Everything we have talked about so far has been a one-particle phenomenon. Most of the experiments need to be repeated many times to see the effects, using different individual particles prepared the same way, but at a fundamental level, all the interference, diffraction, and measurement effects we’ve talked about work with one particle at a time. Each particle in an interference experiment can be thought of as interfering with itself, and measurement phenomena like the quantum Zeno effect involve the state of a single particle.
*

Of course, the world we live in involves a great many particles, so we need to look at what happens when we apply quantum physics to systems involving more than one particle. When we do, it’s no surprise that we find some weird things going on, starting with the idea of “entangled states.”

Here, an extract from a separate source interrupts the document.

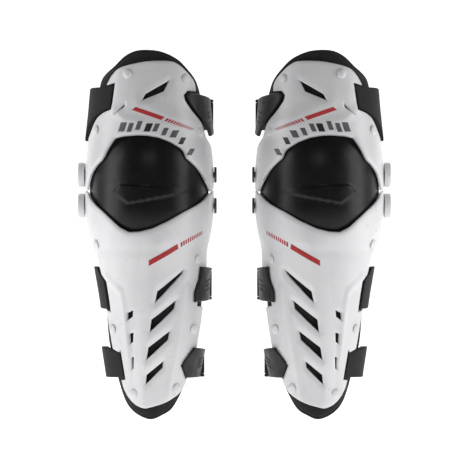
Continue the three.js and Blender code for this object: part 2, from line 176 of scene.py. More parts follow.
def front(x, height, inset=0.0):
    """An outline corner as seen from the front, as (turn, height)."""
    share = (x - section(height, MIDDLE)) / (section(height, SIDE) - inset)
    return (math.degrees(math.asin(max(-1, min(1, share)))), height)


def fronts(corners, inset=0.0):
    """Several outline corners as seen from the front."""
    return [front(x, height, inset) for x, height in corners]


def flank(side, y, height):
    """An outline corner as seen from the side, at depth y."""
    depth = section(height, FRONT if y < 0 else BACK)
    return (side * math.degrees(math.acos(max(-1, min(1, -y / depth)))), height)


def arm_end(side, pivot, up):
    """The round end of a hinge arm, from under or over the pivot to the arm's back edge."""
    return [
        flank(side, ARM_END * math.cos(a), pivot + up * ARM_END * math.sin(a))
        for a in np.radians(np.linspace(270, 352, 9))
    ]


def cup_points(lean, reach, out):
    """Points off the knee cup: an ellipse across the knee, swept round the two pivots."""
    lean, reach, out = np.broadcast_arrays(*(np.asarray(v, float) for v in (lean, reach, out)))
    across = np.sin(np.radians(lean))
    ahead = np.cos(np.radians(lean))
    normal = np.hypot(CUP_FRONT * across, CUP_HALF_WIDTH * ahead)
    radius = CUP_FRONT * ahead + out * CUP_HALF_WIDTH * ahead / normal
    pivot = np.clip(reach, LOWER_PIVOT, UPPER_PIVOT)
    angle = (reach - pivot) / CUP_FRONT
    return np.stack([
        CUP_HALF_WIDTH * across + out * CUP_FRONT * across / normal,
        -radius * np.cos(angle),
        pivot + radius * np.sin(angle),
    ], axis=-1)


# ---- flat outlines ----

def smooth(corners, step=2.5, sharp=32):
    """A closed outline drawn smoothly through its corners, kept sharp where it turns hard."""
    p = np.asarray(corners, float)
    n = len(p)
    ahead = np.roll(p, -1, axis=0) - p
    behind = np.roll(ahead, 1, axis=0)
    turned = np.degrees(np.abs(np.angle(
        (ahead[:, 0] + 1j * ahead[:, 1]) / (behind[:, 0] + 1j * behind[:, 1])
    )))
    hard = turned > sharp
    drawn = []
    for i in range(n):
        a, b = p[i], p[(i + 1) % n]
        run = b - a
        from_slope = run if hard[i] else (b - p[i - 1]) / 2
        to_slope = run if hard[(i + 1) % n] else (p[(i + 2) % n] - a) / 2
        length = np.linalg.norm(run)
        limit = lambda v: v * min(1, length / max(np.linalg.norm(v), 1e-9))
        for s in np.linspace(0, 1, max(2, int(length / step) + 1))[:-1]:
            drawn.append(
                a * (2 * s**3 - 3 * s**2 + 1) + limit(from_slope) * (s**3 - 2 * s**2 + s)
                + b * (-2 * s**3 + 3 * s**2) + limit(to_slope) * (s**3 - s**2)
            )
    return np.array(drawn)


def smooth_open(line, step=2.0):
    """A line through points, resampled evenly."""
    run = np.concatenate([[0], np.cumsum(np.linalg.norm(np.diff(line, axis=0), axis=1))])
    at = np.linspace(0, run[-1], int(run[-1] / step) + 2)
    return np.stack([np.interp(at, run, line[:, 0]), np.interp(at, run, line[:, 1])], axis=1)


def inside(points, loop):
    """Which points lie within a closed outline."""
    x, y = points[:, 0, None], points[:, 1, None]
    x1, y1 = loop[:, 0], loop[:, 1]
    x2, y2 = np.roll(x1, -1), np.roll(y1, -1)
    rise = np.where(y2 == y1, 1e-12, y2 - y1)
    hit = ((y1 > y) != (y2 > y)) & (x < (x2 - x1) * (y - y1) / rise + x1)
    return hit.sum(axis=1) % 2 == 1


def gap_to(points, line, closed=True):
    """How far each point is from an outline."""
    start = line if closed else line[:-1]
    end = np.roll(line, -1, axis=0) if closed else line[1:]
    run = end - start
    square = np.maximum((run**2).sum(axis=1), 1e-12)
    nearest = np.full(len(points), 1e9)
    for first in range(0, len(points), 3000):
        part = points[first:first + 3000, None, :]
        s = np.clip(((part - start) * run).sum(axis=2) / square, 0, 1)
        away = np.linalg.norm(part - start - s[..., None] * run, axis=2)
        nearest[first:first + 3000] = away.min(axis=1)
    return nearest


def rings_in(loop, depths, outward):
    """Copies of an outline moved square to itself, into the material."""
    along = np.roll(loop, -1, axis=0) - np.roll(loop, 1, axis=0)
    square = np.stack([-along[:, 1], along[:, 0]], axis=1)
    square /= np.maximum(np.linalg.norm(square, axis=1, keepdims=True), 1e-9)
    area = (loop[:, 0] * np.roll(loop[:, 1], -1) - np.roll(loop[:, 0], -1) * loop[:, 1]).sum()
    sign = (1 if area > 0 else -1) * (-1 if outward else 1)
    return [(depth, loop + sign * depth * square) for depth in depths]


# ---- meshes ----

def in_place(points):
    """Guard millimetres as metres in the shared frame, for the right leg."""
    return (points - (LEG_X, 0, KNEE_HEIGHT)) * MM


def new_object(name, verts, faces):
    """A mesh object from points in guard millimetres, set in place for the right leg."""
    verts = in_place(np.asarray(verts, float))
    mesh = bpy.data.meshes.new(name)
    mesh.from_pydata(verts.tolist(), [], [list(map(int, f)) for f in faces])
    mesh.update()
    fixed = bmesh.new()
    fixed.from_mesh(mesh)
    bmesh.ops.recalc_face_normals(fixed, faces=fixed.faces)
    fixed.to_mesh(mesh)
    fixed.free()
    mesh.shade_smooth()
    mesh.set_sharp_from_angle(angle=SHARP_EDGE)
    piece = bpy.data.objects.new(name, mesh)
    bpy.context.scene.collection.objects.link(piece)
    return piece


def nearest_gap(points, loops):
    """How far each point is from the nearest of several outlines."""
    return np.min([gap_to(points, loop) for loop in loops], axis=0)


def in_material(points, loops):
    """Which points lie in the first outline and out of the others, which are its holes."""
    kept = inside(points, loops[0])
    for hole in loops[1:]:
        kept &= ~inside(points, hole)
    return kept


def fill_points(loops, grid, rounding):
    """Points that fill an outline: a staggered grid, and rows that follow each edge."""
    low, high = loops[0].min(axis=0), loops[0].max(axis=0)
    across, along = np.meshgrid(
        np.arange(low[0], high[0], grid), np.arange(low[1], high[1], grid * 0.9)
    )
    across[1::2] += grid / 2
    points = np.stack([across.ravel(), along.ravel()], axis=1)
    points = points[nearest_gap(points, loops) > max(grid * 0.55, rounding * 1.3)]
    for k, loop in enumerate(loops):
        for depth, ring in rings_in(loop, (rounding * 0.35, rounding), outward=k > 0):
            points = np.vstack([points, ring[nearest_gap(ring, loops) > depth * 0.85]])
    return points[in_material(points, loops)]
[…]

In this chapter, we’ll look at the idea of “entangled” particles, whose states are correlated so that measuring one particle determines the exact state of the other. Entangled particles are the basis for the most serious challenge Einstein mounted against
quantum theory, known as the Einstein, Podolsky, and Rosen (EPR) paradox. We’ll talk about John Bell’s famous theorem resolving the EPR paradox, and its disturbing implications for the commonsense view of reality. Finally, we’ll talk about the experiments that prove Bell’s theorem, and show the lengths that physicists go to in challenging new ideas.